If you saw any local news this week you undoubtedly saw the damage storms earlier this week caused in the Sealy area.  The scale and severity of the damage initially led people to think a tornado hit, but upon further investigation the National Weather Service determined the damage was actually caused by a strong wind event called a microburst. Although a microburst can cause just as much damage as the typical type of tornado we see in Southeast Texas, these events usually receive little attention.  However when you understand what a microburst really is you can see how they can be just as dangerous as a tornado.

A microburst, also known as a downburst, results from the core of a thunderstorm plummeting to the ground.  When this rush of air hits the ground it spreads out in all directions, much like what happens when you pour a cup of water on the ground.  When that air hits the ground it can reach speeds over 60 mph, and in Sealy this week winds were estimated to be near 100 mph if not a bit higher.  Although the resulting damage can be similar to that of a tornado the distinction can be made through the pattern in which debris is dispersed.  A tornado will leave swirling or curved pattern to the debris field, but with a microburst debris is all blown in the same direction radiating out from where the microburst in hit the ground.

So how does a microburst happen?
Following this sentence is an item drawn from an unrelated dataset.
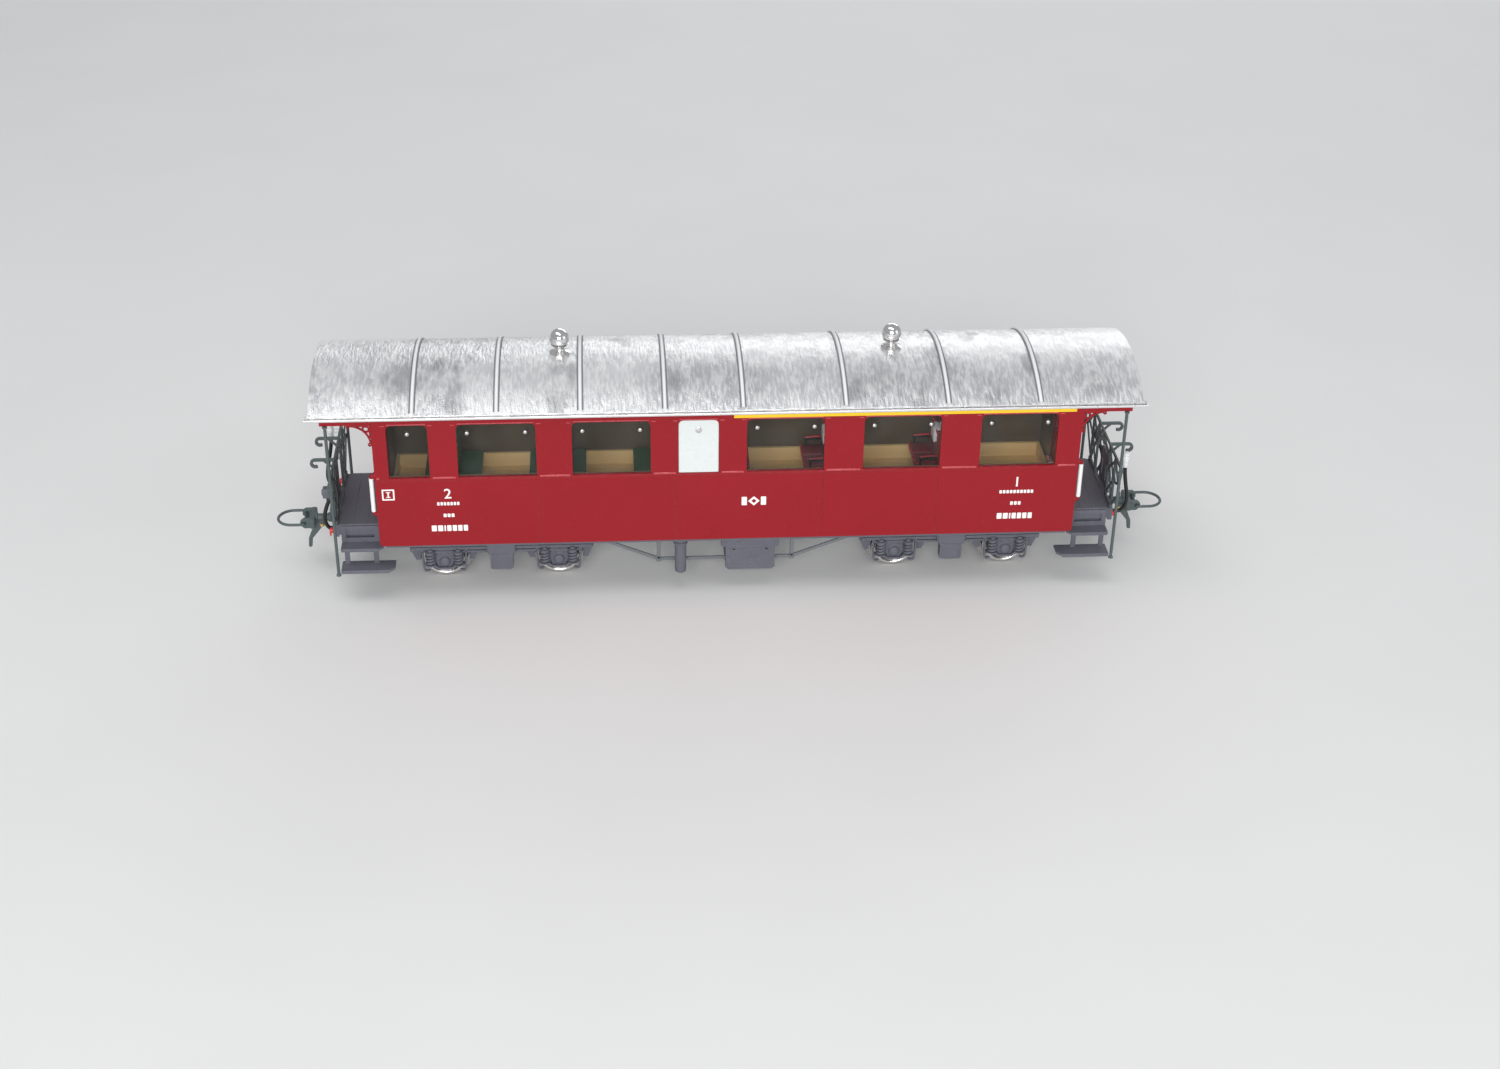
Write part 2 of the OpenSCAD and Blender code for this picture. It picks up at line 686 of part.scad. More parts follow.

One of the main ingredients in creating a microburst is actually dry air.  Yes dry air in a thunderstorm – seems weird right?  While it may be moist and humid in the lower few thousand feet of the atmosphere, the air can be much drier in the higher levels.  As thunderstorms grow taller they can suck in this drier air which starts to evaporate water droplets inside the storm.  The evaporation of water results in cooling temperatures (why you feel cold when you get out of a pool).  As precipitation inside the storm evaporates the air temperature decreases causing the air become more dense and sink.  As the environment gets progressively warmer closer to the ground this bubble of cold air accelerates as it descends.  In the case the storms this past week weather models showed that the atmosphere over the Sealy area had quite a bit of dry air present and a steep temperature change with altitude as the storms rolled in.

The other factor contributing a microburst is called precipitation loading.  In strong storms the updraft – rising warm moist air fueling the storm – will be strong enough to suspend precipitation, including hail, inside the storm. The large hail seen in the Sealy area is a good indication that there was a very strong updraft present.  The precipitation being held in the cloud by the updraft creates a huge amount of weight.  When a microburst occurs the bubble of cool dense air rushing down from higher up combines with the weight of precipitation in the cloud becoming too much for the updraft to hold and gravity takes over. The result is the storm essentially explosively vomiting its guts on to the surface below.  If you are below a microburst you will just see very high winds, something like this.  However as seen from a distance you can see how the bottom drops out of the storm and crashes to the ground (also see the GIF at the top of this post).

A perfect combination of ingredients came together to create a microburst as strong as the one that happened in Sealy this week. These types of occurrences should be reason enough not to discount a severe thunderstorm just because it doesn’t have a tornado.